Segundo a mitologia, os centauros descendiam de Ixion e de Nephele. Ixion foi o paradigma do homem sem respeito à esfera espiritual, pois pretendeu unir-se à Hera, esposa de Zeus, sendo por isso condenado a estar perenemente preso a uma roda de fogo. Os seus filhos são portanto aqueles que não se conseguem libertar desse fogo interno, presos continuamente a um movimento giratório, um verdadeiro purgatório causado pelos diferentes e mutáveis objetivos que almejam. É compreensível, assim, que o símbolo do centauro haja desempenhado importante papel na linguagem de imagens da cultura cristã, significando o homem da geração pré-diluviana originado da mistura dos filhos de Seth com as filhas de Caim, ou até mesmo o homem carnal e pecador.

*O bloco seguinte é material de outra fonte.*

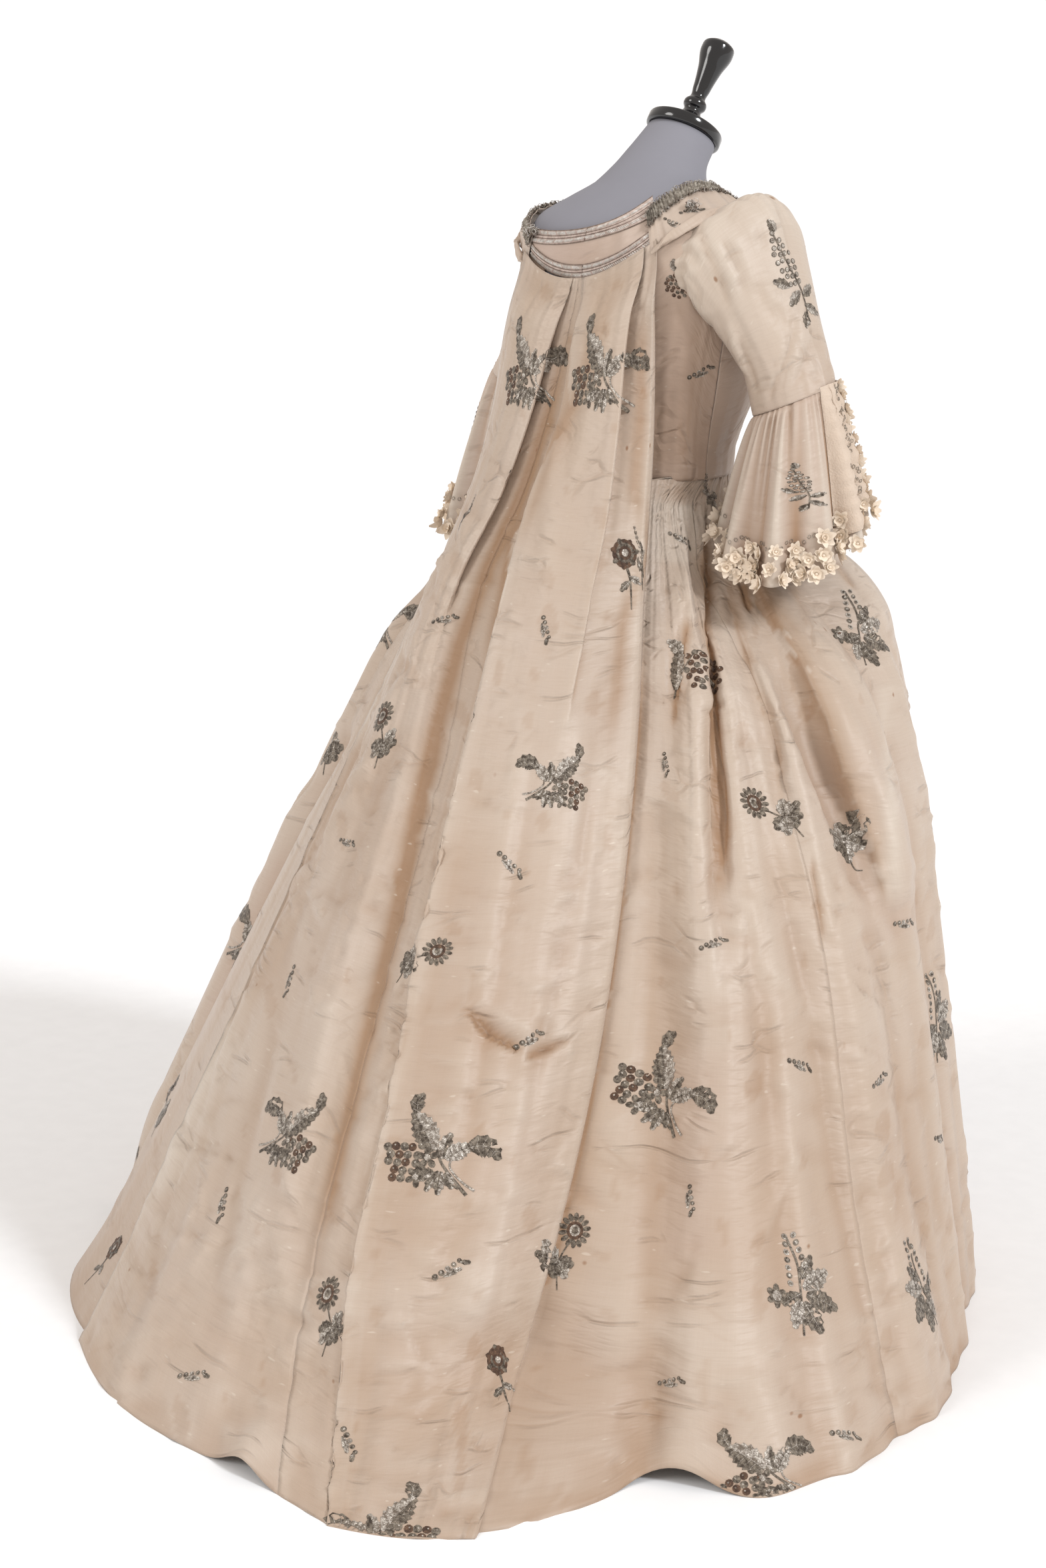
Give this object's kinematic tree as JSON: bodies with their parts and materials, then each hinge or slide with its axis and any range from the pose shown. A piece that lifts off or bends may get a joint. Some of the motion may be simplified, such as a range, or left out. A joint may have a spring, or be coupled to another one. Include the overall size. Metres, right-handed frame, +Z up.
{
  "type": "robe a la francaise on a dress form",
  "caption": "Eighteenth-century sack-back gown in brocaded silk with a pleated back and train, flounced elbow sleeves and metal lace, on a limbless dress form with a round stand.",
  "frame": {"origin": "centre of the stand's round foot, on the floor", "axes": "+Z up; the wearer faces -Y, so the train trails towards +Y; +X is the wearer's left"},
  "size_m": [1.3562, 1.2913, 1.6306],
  "materials": {
    "silk": "ivory silk taffeta with brocaded pewter-grey motifs, soft sheen",
    "metal_lace": "braided metal-thread lace, tarnished silver",
    "fly_fringe": "cream silk fly fringe, matt",
    "white_lace": "white lace, matt",
    "form_cover": "smooth light grey jersey",
    "form_black": "black gloss lacquer",
    "stand_steel": "satin black paint"
  },
  "bodies": {
    "root": {"sack_back_left": "silk", "sack_back_right": "silk", "skirt_side_left": "silk", "skirt_side_right": "silk", "skirt_front_left": "silk", "skirt_front_right": "silk", "bodice_back_left": "silk", "bodice_back_right": "silk", "bodice_front_left": "silk", "bodice_front_right": "silk", "neck_band": "silk", "robing_left": "silk", "robing_right": "silk", "sleeve_left": "silk", "sleeve_right": "silk", "sleeve_flounce_left": "silk", "sleeve_flounce_right": "silk", "stomacher": "silk", "petticoat_front": "silk", "neck_lace_lower": "metal_lace", "neck_lace_upper": "metal_lace", "robing_frill_left": "metal_lace", "robing_frill_right": "metal_lace", "flounce_fringe_left": "fly_fringe", "flounce_fringe_right": "fly_fringe", "lace_frill_left": "white_lace", "lace_frill_right": "white_lace", "form_torso": "form_cover", "form_neck_cap": "form_black", "form_finial": "form_black", "stand_pole": "stand_steel", "stand_base": "stand_steel"}
  },
  "joints": []
}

No simbolismo dos astros, os centauros correspondem ao signo do Sagitário, representado que é por um desses seres. O homem desse signo teria, assim, as características de um centauro, sendo movido interiormente por um fogo espiritual que, em situação negativa, o conduz a mutáveis objetivos, jamais alcançando a paz. O modêlo excepcional desse tipo é representado pela constelação do Centauro, identificada como Quirão ou, na interpretação cristã dos céus, com Abrahão na sua qualidade de pai de Isaque. Nessa constelação encontra-se o Cruzeiro do Sul, símbolo das virtudes cardeais que o homem/centauro deve seguir tal qual Quirão.

Segundo o mito, o homem condenado a estar preso a uma roda viva de fogo, ou seja, a ser um centauro, foi castigado por Zeus ou Júpiter. Júpiter, significativamente, é considerado como sendo o "regente" do signo do Sagitário. Ele surge para o homem com natureza de centauro como sendo um verdadeiro dominador, um déspota, um tirano ou demônio que o obriga a uma vida de contínua movimentação e falta de paz. Se esse homem, porém, renunciar aos desejos impostos pelo fogo da vontade que o consome, obrigando-se à estabilidade, liberta-se do jugo desse deus, ou melhor, este se transforma em arconte, em administrador de sua vida. Este é o sistema dos "arcontes da luz" elucidado pelo Apóstolo Paulo e base de diversas expressões religiosas e místicas presentes na tradição popular da América Latina até hoje. Esse homem torna-se capaz de redirigir o seu fogo interno, a sua energia criadora.

Nesse conjunto de concepções pode-se falar também de uma Cidade Velha, tanto a Cidade Velha espiritual como a Cidade Velha terrena. Esta última seria a cidade sem urbanidade, simbolicamente a cidade de homens-cavalos, de centauros ambiciosos e cheios de presunção, eternamente imersa em movimento desordenado, sem sentido e orientação.